• **What is being asked**: Check each line of the material below for "joints", then copy the ones that contain it.
═════ Data extract
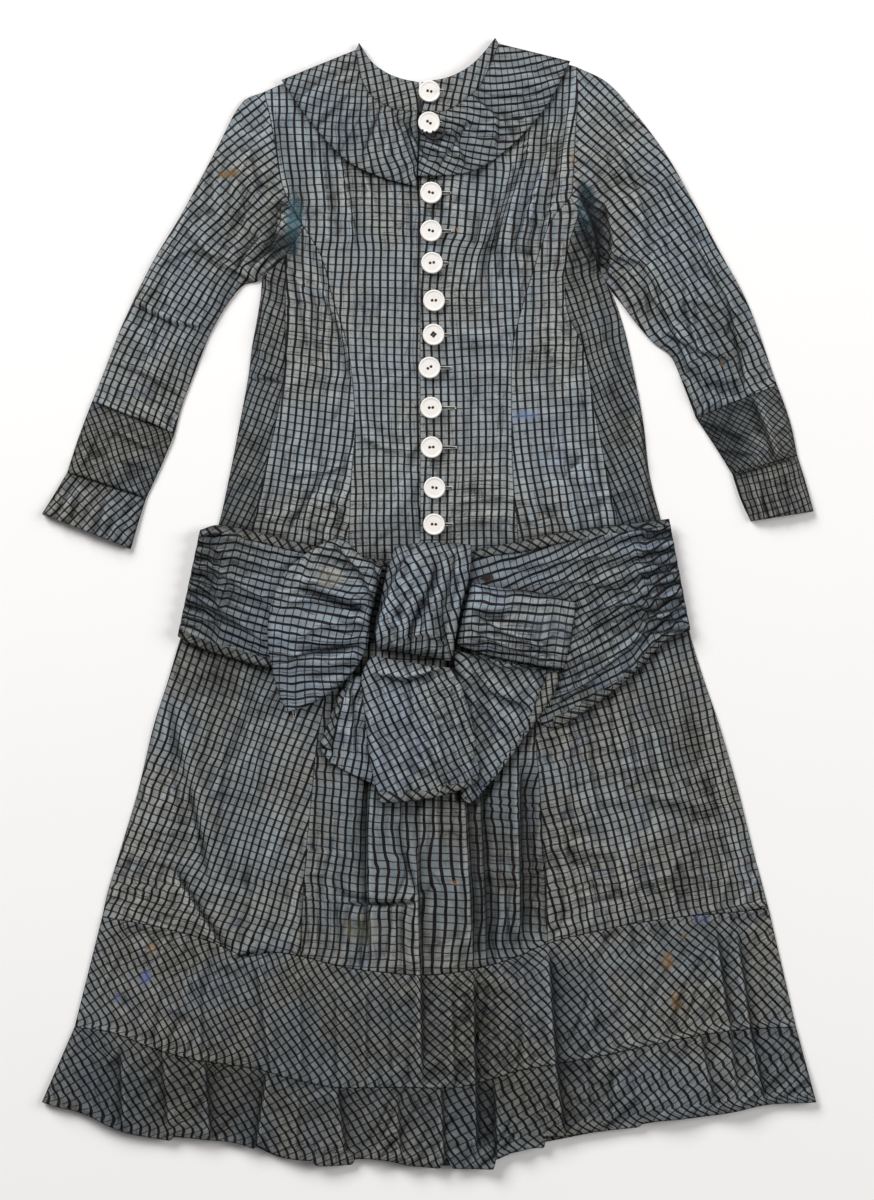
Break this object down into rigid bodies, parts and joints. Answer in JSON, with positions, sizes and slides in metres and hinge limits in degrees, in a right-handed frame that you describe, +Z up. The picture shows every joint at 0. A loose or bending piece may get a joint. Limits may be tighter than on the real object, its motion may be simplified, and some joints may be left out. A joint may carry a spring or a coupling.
{
  "type": "child's dress laid flat",
  "caption": "Child's long-sleeved cotton check dress laid flat, with gathered round collar, buttoned bodice, gathered sash tied in a bow, pleated skirt and bias-cut hem ruffle.",
  "frame": {"origin": "on the surface it lies on, at the middle of the dress's length and width", "axes": "+X across the dress to the right as seen from above, +Y from the hem towards the neck, +Z up from the surface"},
  "size_m": [0.6194, 0.903, 0.0253],
  "materials": {
    "checked_cotton": "woven check cotton, matt with a slight glaze",
    "sash_cotton": "woven check cotton, less faded",
    "button": "polished white shell or glass, slightly worn"
  },
  "bodies": {
    "root": {"band_back": "checked_cotton", "band_front": "checked_cotton", "bodice_back": "checked_cotton", "bodice_front_left": "checked_cotton", "bodice_front_right": "checked_cotton", "bodice_side_front_left": "checked_cotton", "bodice_side_front_right": "checked_cotton", "bodice_side_left": "checked_cotton", "bodice_side_right": "checked_cotton", "bow_knot": "sash_cotton", "bow_left_loop": "sash_cotton", "bow_right_loop": "sash_cotton", "bow_tail_centre": "sash_cotton", "bow_tail_centre_binding": "sash_cotton", "bow_tail_left": "sash_cotton", "bow_tail_left_binding": "sash_cotton", "bow_tail_right": "sash_cotton", "bow_tail_right_binding": "sash_cotton", "button_01": "button", "button_02": "button", "button_03": "button", "button_04": "button", "button_05": "button", "button_06": "button", "button_07": "button", "button_08": "button", "button_09": "button", "button_10": "button", "button_11": "button", "button_12": "button", "collar_left": "checked_cotton", "collar_right": "checked_cotton", "collar_under": "checked_cotton", "cuff_frill_left": "checked_cotton", "cuff_frill_right": "checked_cotton", "cuff_frill_under_left": "checked_cotton", "cuff_frill_under_right": "checked_cotton", "cuff_left": "checked_cotton", "cuff_right": "checked_cotton", "cuff_under_left": "checked_cotton", "cuff_under_right": "checked_cotton", "neckband_left": "checked_cotton", "neckband_right": "checked_cotton", "neckband_under": "checked_cotton", "ruffle_back": "checked_cotton", "ruffle_front": "checked_cotton", "sash_left": "sash_cotton", "sash_left_lower_binding": "sash_cotton", "sash_left_upper_binding": "sash_cotton", "sash_right": "sash_cotton", "sash_right_lower_binding": "sash_cotton", "sash_right_upper_binding": "sash_cotton", "skirt_back": "checked_cotton", "skirt_centre": "checked_cotton", "skirt_left": "checked_cotton", "skirt_right": "checked_cotton", "sleeve_under_left": "checked_cotton", "sleeve_under_right": "checked_cotton", "sleeve_upper_left": "checked_cotton", "sleeve_upper_right": "checked_cotton"}
  },
  "joints": []
}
══════════
• **Exercise output**:
Break this object down into rigid bodies, parts and joints. Answer in JSON, with positions, sizes and slides in metres and hinge limits in degrees, in a right-handed frame that you describe, +Z up. The picture shows every joint at 0. A loose or bending piece may get a joint. Limits may be tighter than on the real object, its motion may be simplified, and some joints may be left out. A joint may carry a spring or a coupling.
  "joints": []